**Work instructions**
Copy all the material below, exactly as it stands.

**Provided material**
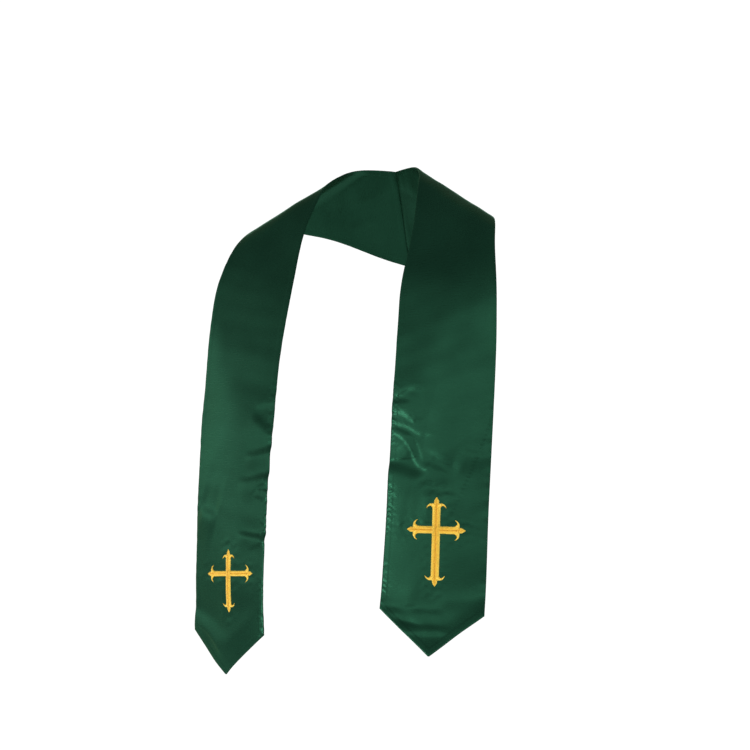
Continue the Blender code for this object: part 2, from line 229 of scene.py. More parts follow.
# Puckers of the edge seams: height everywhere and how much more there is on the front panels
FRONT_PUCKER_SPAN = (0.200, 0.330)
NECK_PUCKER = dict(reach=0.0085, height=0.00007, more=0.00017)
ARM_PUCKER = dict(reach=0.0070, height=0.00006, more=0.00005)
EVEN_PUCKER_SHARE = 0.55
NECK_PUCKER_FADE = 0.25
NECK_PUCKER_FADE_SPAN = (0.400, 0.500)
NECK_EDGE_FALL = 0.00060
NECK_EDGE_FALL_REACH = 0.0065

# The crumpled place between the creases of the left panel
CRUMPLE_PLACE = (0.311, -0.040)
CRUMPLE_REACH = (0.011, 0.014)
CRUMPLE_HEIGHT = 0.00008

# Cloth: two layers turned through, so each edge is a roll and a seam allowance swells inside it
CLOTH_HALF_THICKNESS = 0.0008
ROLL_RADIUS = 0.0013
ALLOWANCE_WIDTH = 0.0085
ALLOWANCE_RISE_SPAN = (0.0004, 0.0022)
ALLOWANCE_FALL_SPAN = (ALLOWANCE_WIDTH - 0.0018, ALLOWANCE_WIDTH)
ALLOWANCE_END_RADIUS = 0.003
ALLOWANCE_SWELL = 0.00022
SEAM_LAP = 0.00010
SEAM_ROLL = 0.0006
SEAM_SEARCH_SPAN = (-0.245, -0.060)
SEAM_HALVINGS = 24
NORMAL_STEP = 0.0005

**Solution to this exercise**
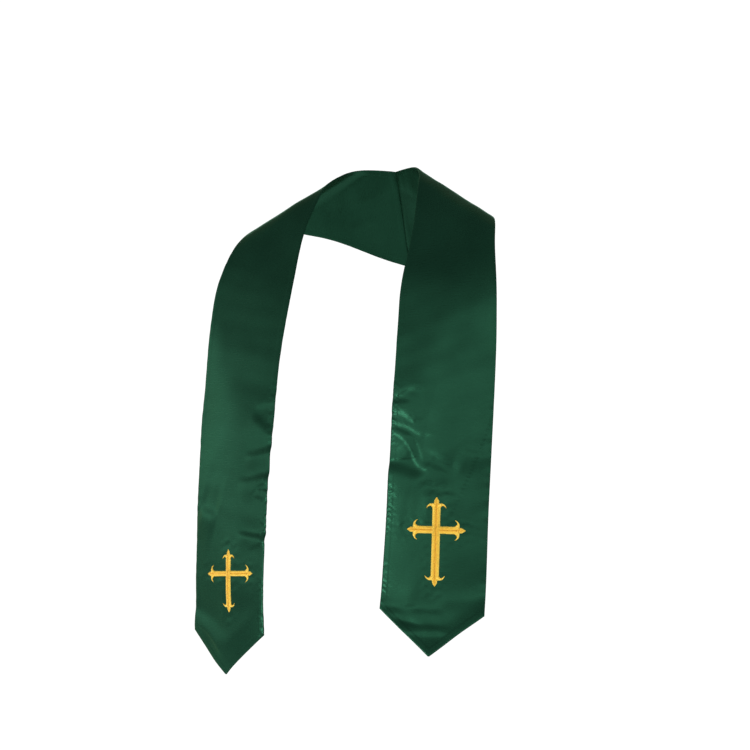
Continue the Blender code for this object: part 2, from line 229 of scene.py. More parts follow.
# Puckers of the edge seams: height everywhere and how much more there is on the front panels
FRONT_PUCKER_SPAN = (0.200, 0.330)
NECK_PUCKER = dict(reach=0.0085, height=0.00007, more=0.00017)
ARM_PUCKER = dict(reach=0.0070, height=0.00006, more=0.00005)
EVEN_PUCKER_SHARE = 0.55
NECK_PUCKER_FADE = 0.25
NECK_PUCKER_FADE_SPAN = (0.400, 0.500)
NECK_EDGE_FALL = 0.00060
NECK_EDGE_FALL_REACH = 0.0065

# The crumpled place between the creases of the left panel
CRUMPLE_PLACE = (0.311, -0.040)
CRUMPLE_REACH = (0.011, 0.014)
CRUMPLE_HEIGHT = 0.00008

# Cloth: two layers turned through, so each edge is a roll and a seam allowance swells inside it
CLOTH_HALF_THICKNESS = 0.0008
ROLL_RADIUS = 0.0013
ALLOWANCE_WIDTH = 0.0085
ALLOWANCE_RISE_SPAN = (0.0004, 0.0022)
ALLOWANCE_FALL_SPAN = (ALLOWANCE_WIDTH - 0.0018, ALLOWANCE_WIDTH)
ALLOWANCE_END_RADIUS = 0.003
ALLOWANCE_SWELL = 0.00022
SEAM_LAP = 0.00010
SEAM_ROLL = 0.0006
SEAM_SEARCH_SPAN = (-0.245, -0.060)
SEAM_HALVINGS = 24
NORMAL_STEP = 0.0005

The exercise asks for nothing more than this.